The Fund and the Trust have made the following material available for view:
Information Statement
The Information Statement details the addition of a new sub-adviser to the Fund. Specifically, the Board of Trustees of the Trust (the “Board of Trustees”) has approved a new sub-advisory agreement on behalf of the Fund between William Blair Investment Management, LLC (“William Blair”), the investment adviser to the Fund, and Unigestion (UK) Limited.
William Blair and the Trust have received an exemptive order (the “Manager of Managers Order”) from the U.S. Securities and Exchange Commission. This Manager of Managers Order permits William Blair to enter into and materially amend sub-advisory agreements (with non-affiliated entities) with the approval of the Board of Trustees, including a majority of Trustees who are not parties to the agreement and are not interested persons, as defined in the Investment Company Act of 1940, as amended, of the parties to the agreement, without obtaining shareholder approval.
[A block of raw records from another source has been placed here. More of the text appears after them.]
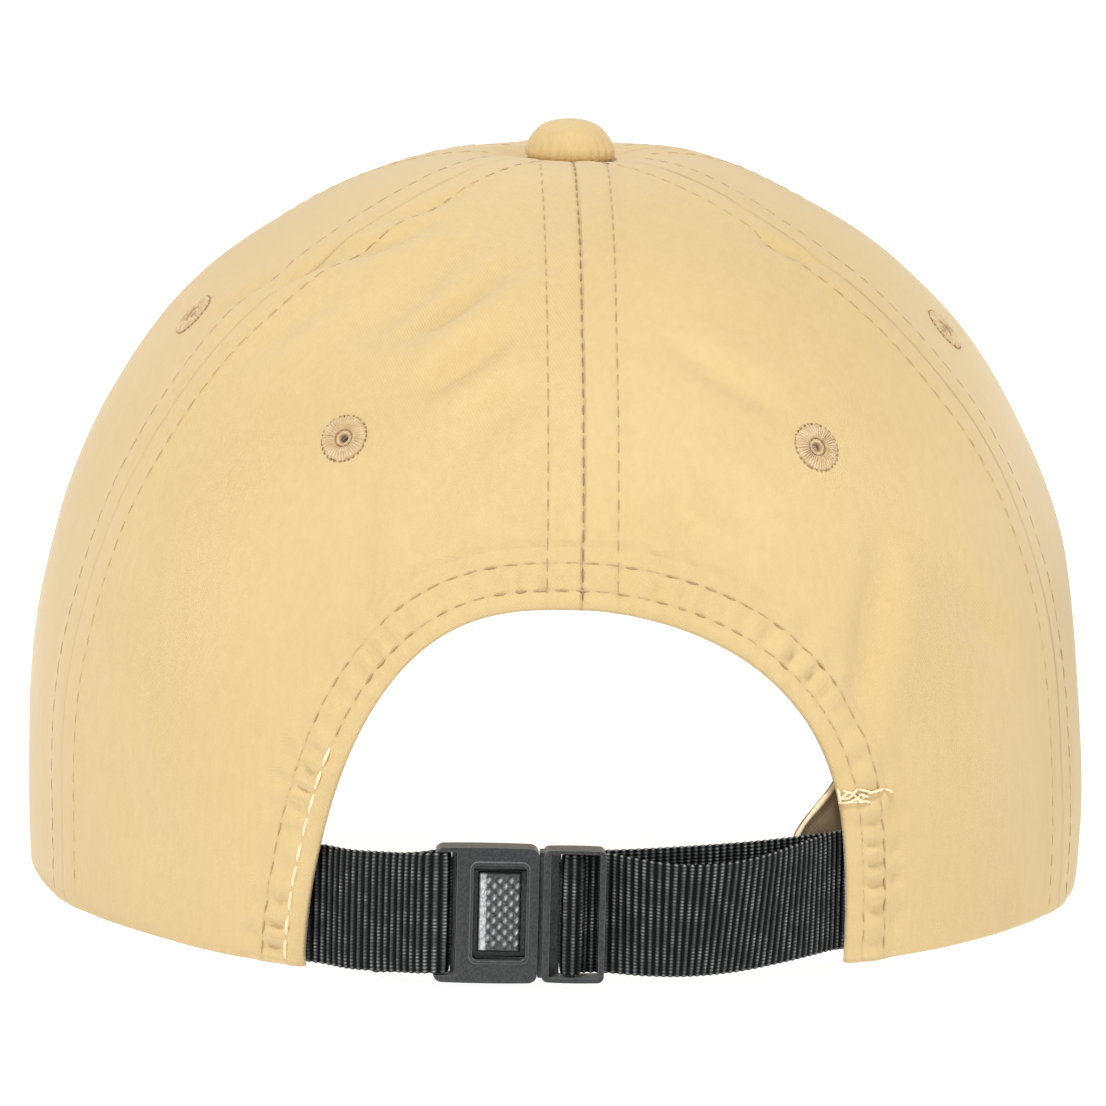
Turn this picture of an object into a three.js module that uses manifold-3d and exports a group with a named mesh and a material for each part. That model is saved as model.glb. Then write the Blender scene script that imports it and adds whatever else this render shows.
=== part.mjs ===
// Six-panel baseball cap with an arch opening, a webbing strap and a push-release buckle.
// Millimetres. +Z is up, the visor points to -Y, the wearer's left is +X, and Z = 0 is the
// table the cap rests on. Angles around the crown are measured from the rear (+Y) towards +X.

import * as THREE from 'three';
import { mergeVertices } from 'three/addons/utils/BufferGeometryUtils.js';
import Module from 'manifold-3d';

const wasm = await Module();
wasm.setup();

// Crown shell
const HALF_WIDTH = 90;
const HALF_DEPTH = 100;
const CROWN_HEIGHT = 126;
const PLAN_EXPONENT = 1.935;
const HEIGHT_EXPONENT = 2.99;
const RIM_TUCK = 0.013;
const RIM_TUCK_HEIGHT = 39;
const TOP_HOLE_RADIUS = 2.6;
const DIMPLE_DEPTH = 4.0;
const DIMPLE_RADIUS = 15;
const PANEL_THICKNESS = 1.0;
const SEAM_GAP = 0.3;
const RIM_CLEARANCE = 0.5;

// Seams, as angles in degrees from the rear. The rear side seam leans back as it climbs.
const REAR_SIDE_SEAM = 69.5;
const REAR_SEAM_LEAN = 23;
const FRONT_SIDE_SEAM = 116;

// Arch opening at the rear
const ARCH_HEIGHT = 61;
const ARCH_LEFT = { halfWidth: 43.75, across: 2.9, up: 1.9 };
const ARCH_RIGHT = { halfWidth: 45, across: 1.8, up: 3.5 };

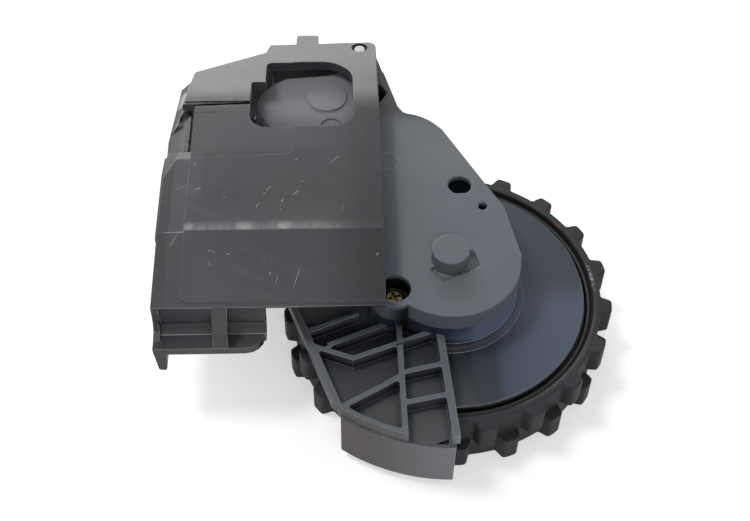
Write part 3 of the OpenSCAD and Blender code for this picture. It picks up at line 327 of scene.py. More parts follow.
def bracket_plastic():
    """Charcoal plastic of the bracket: rubbed pale along its crease and marked all over."""
    f = Finish("bracket_plastic")
    blotch = f.noise(34.0, 4.0, 0.6)
    warm = f.noise(50.0, 3.0, 0.5, shift=2.1)
    base = f.mix(linear(56, 57, 66), linear(64, 60, 64), f.step(warm, 0.35, 0.65))
    base = f.mix(base, linear(72, 75, 78), f.step(blotch, 0.45, 0.8) * 0.45)
    smear = f.noise(1.0, 3.0, 0.6, f.stretched(24, 60.0, 420.0), shift=1.9)
    base = f.mix(base, linear(80, 80, 86), f.step(smear, 0.5, 0.8) * 0.35)
    # Painted shade: darker towards the right edge, on the panel, beyond the slit, on the left
    # side wall and near the left end
    right_edge = f.rise(f.x, -29, -15) * f.fall(f.y, 47, 55)
    panel = f.rise(f.y, 4, 12) * f.fall(f.y, 23.5, 26.5) * f.rise(f.x, -53, -50)
    beyond_slit = f.fall(f.y, 40, 46) * f.rise(f.y, 38.6, 39.6)
    side_wall = f.fall(f.x, -57.6, -57) * f.fall(f.y, 36, 42)
    near_left = f.fall(f.x, -56, -50) * f.fall(f.y, -3, 1)
    dark = right_edge * 0.85
    for place, share in ((panel, 0.4), (beyond_slit, 0.8), (side_wall, 0.7), (near_left, 0.35)):
        dark = dark.larger(place * share)
    base = f.mix(base, linear(24, 24, 30), dark)
    # Rub marks above the crease, strongest in a few places
    rubbed = linear(168, 167, 166)
    above = f.y - CREASE_Y
    ragged = f.noise(420.0, 3.0, 0.6, shift=5.0) * (1.6 * MM)
    band = f.rise(above, 0.1, 0.5) * f.fall(above + ragged, 1.4, 4)
    band = band * f.rise(f.x, -54.4, -53.8) * f.step(f.x, -27 * MM, -18 * MM, 1.0, 0.12)
    strong = f.spot((-53.3, 3.6), 2.6, 0.9).larger(f.spot((-42.0, 3.2), 3.4, 0.9))
    strong = strong.larger(f.spot((-33.8, 3.6), 3.2, 0.9)).larger(0.42)
    streaks = f.noise(1.0, 3.0, 0.7, f.stretched(90, 260.0, 1500.0))
    scuff = band * strong * f.step(streaks, 0.2, 0.75, 0.35, 1.0)
    base = f.mix(base, rubbed, scuff * 0.92)
    # Fine scratches, the strokes that stand out, and specks
    fine = f.scratches(52, 0.35, 2600.0).larger(f.scratches(-38, 0.3, 3000.0))
    fine = fine.larger(f.scratches(84, 0.35, 2400.0)) * 0.3
    on_top = f.rise(f.z, 20.5, 20.9)
    marks = fine.larger(f.marks(PLATE_STROKES) * on_top * 0.6)
    marks = marks.larger(f.specks(1500.0) * 0.55)
    base = f.mix(base, rubbed, marks)
    # Edges paler from wear and from a painted highlight, a painted highlight on the rim at the
    # far left, and painted shade in the corners
    worn = f.edges(0.22) * f.step(f.noise(420.0, 3.0, 0.6, shift=1.3), 0.25, 0.7, 0.4, 1.0)
    base = f.mix(base, linear(182, 182, 186), worn * 0.75)
    painted_highlight_rim = f.fall(f.x, -57.2, -56.9) * f.rise(f.y, 42.5, 44) * f.fall(f.y, 47, 48.5)
    base = f.mix(base, linear(222, 219, 219), painted_highlight_rim * f.rise(f.z, 17.5, 20) * 0.8)
    base = f.mix(base, linear(10, 10, 12), f.hollows(2.4) * 0.9)
    f.set(Base_Color=base, Roughness=0.34 + 0.14 * blotch + 0.2 * marks + 0.25 * scuff,
          Specular_IOR_Level=0.36)
    f.bump(f.noise(5200.0, 2.0, 0.5) * 0.3 - 1.1 * marks, 0.01, 0.12)
    return f.material


def gearbox_plastic():
    """Slate plastic of the gearbox: finely textured, with painted shade in its corners."""
    f = Finish("gearbox_plastic")
    blotch = f.noise(45.0, 4.0, 0.55, shift=4.0)
    base = f.mix(linear(92, 98, 105), linear(102, 105, 107), f.step(blotch, 0.3, 0.7))
    cool = f.noise(26.0, 2.0, 0.5, shift=7.0)
    base = f.mix(base, linear(88, 97, 110), f.step(cool, 0.45, 0.7) * 0.5)
    # The disc inside the tyre, darker, with painted light towards the near right, and a painted
    # reflection on the cover's end under the plate's window
    disc = f.fall(f.z, 7.4, 8.2) * f.rise(f.z, 6.2, 6.5)
    painted_light_near_right = f.fall(f.y, -6, 4) * f.rise(f.x, 8, 12)
    base = f.mix(base, f.mix(linear(48, 54, 65), linear(72, 81, 99), painted_light_near_right), disc)
    painted_reflection_in_window = f.rise(f.y, 35, 42) * f.rise(f.z, 15, 15.4) * f.fall(f.x, -15, -14)
    base = f.mix(base, linear(136, 136, 140), painted_reflection_in_window * 0.75)
    # The fender: painted shade on its ribs' sides and on the floor between them, darkest near the
    # plate as its painted shadow, and painted light on its outer wall, lighter towards the right
    facing = f.node("ShaderNodeTexCoord", output="Normal")
    upright = f.step(abs(f.axes(facing)[2]), 0.5, 0.7, 1.0, 0.0)
    tray = f.fall(f.y, -11, -8) * f.fall(f.x, 3, 5) * f.fall(f.z, 13, 13.2)
    base = f.mix(base, linear(22, 26, 52), tray * upright * 0.9)
    floor_in_plate_shadow = f.rise(f.y, -33, -16) * f.fall(f.z, 9, 9.2)
    base = f.mix(base, f.mix(linear(72, 72, 74), linear(24, 26, 36), floor_in_plate_shadow),
                 tray * f.fall(f.z, 10.3, 10.6) * 0.85)
    outer_wall = f.rise(f.distance(), 35.9, 36.2) * upright * f.fall(f.y, -24, -20)
    base = f.mix(base, f.mix(linear(74, 68, 66), linear(120, 123, 129), f.rise(f.x, -22, 2)),
                 outer_wall)
    # Painted shade in the low corners, the screw wells and the small hole
    shaded_low_corners = f.fall(f.z, 10.7, 10.9) * f.hollows(3)
    base = f.mix(base, linear(16, 17, 26), shaded_low_corners * 0.9)
    shaded_holes = f.spot((3.4, 20.4), 4.6, 0.1).larger(f.spot((-11.3, -7.9), 4.6, 0.1))
    shaded_holes = shaded_holes.larger(f.spot((7.9, 14.3), 2.2, 0.1))
    shaded_holes = shaded_holes * f.step(f.z, COVER_TOP - 0.9 * MM, COVER_TOP - 0.3 * MM, 1.0, 0.0)
    base = f.mix(base, linear(6, 6, 9), shaded_holes * f.rise(f.z, 6.8, 7.2))
    # The plate's painted shadow on the cover beside it, painted shade on the cover's far shoulder
    # and a painted reflection on its wall over the disc
    plate_shadow = f.fall(f.x, -11.2, -9.6) * f.fall(f.y, 38, 46) * f.rise(f.z, 17, 17.3)
    base = f.mix(base, linear(66, 70, 88), plate_shadow * 0.6)
    shaded_shoulder = f.rise(f.x, -14, -13.6) * f.rise(f.y, 38, 44)
    base = f.mix(base, linear(34, 36, 40), shaded_shoulder * 0.9)
    painted_sheen_on_wall = upright * f.rise(f.x, -3, 4) * f.fall(f.z, 9, 16) * f.rise(f.z, 7.9, 8.3)
    base = f.mix(base, linear(112, 132, 172), painted_sheen_on_wall * 0.5)
    # Ring of a moulding mark beside the plate
    off_ring = abs(f.distance((-12.0, 27.6)) - 2.5 * MM)
    ring = f.fall(off_ring, 0.1, 0.3) * f.step(f.z, COVER_TOP - 0.2 * MM, COVER_TOP - 0.1 * MM)
    base = f.mix(base, linear(122, 128, 136), ring * 0.3)
    # Fine scratches, specks, and edges paler from wear and from a painted highlight that is
    # strongest near the rim
    fine = f.scratches(64, 0.25, 2800.0).larger(f.scratches(-20, 0.2, 2500.0))
    base = f.mix(base, linear(140, 144, 150), fine * 0.2)
    base = f.mix(base, linear(150, 153, 156), f.specks(2100.0) * 0.25)
    highlight_near_rim = f.rise(f.x, -4, 2) * f.fall(f.y, 0, 6) * 0.5
    base = f.mix(base, linear(172, 180, 192), f.edges(0.2) * (0.4 + highlight_near_rim))
    f.set(Base_Color=base, Roughness=0.42 + 0.12 * blotch, Specular_IOR_Level=0.34)
    f.bump(f.noise(4200.0, 2.0, 0.55) * 0.5 - 0.6 * fine + 2.0 * ring, 0.01, 0.15)
    return f.material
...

The Manager of Managers Order requires that the Information Statement be provided to you.
By sending you this Notice, the Fund and the Trust are notifying you that they are making the Information Statement available to you online in lieu of mailing you a copy. You may print and view the full Information Statement on the Fund’s website at www.williamblairfunds.com until at least July 17, 2016. You may request a paper or email copy of the Information Statement, free of charge, by contacting the Fund in writing at William Blair Directional Multialternative Fund, c/o U.S. Bancorp Fund Services, LLC, P.O. Box 701, Milwaukee, WI or by calling (toll-free) 1-855-772-4166 by July 17, 2016. If you do not request a paper or email copy by this date, you may not otherwise receive a copy.
If you want to receive a paper copy of the Information Statement, you must request one.
There is no charge to you for requesting a copy.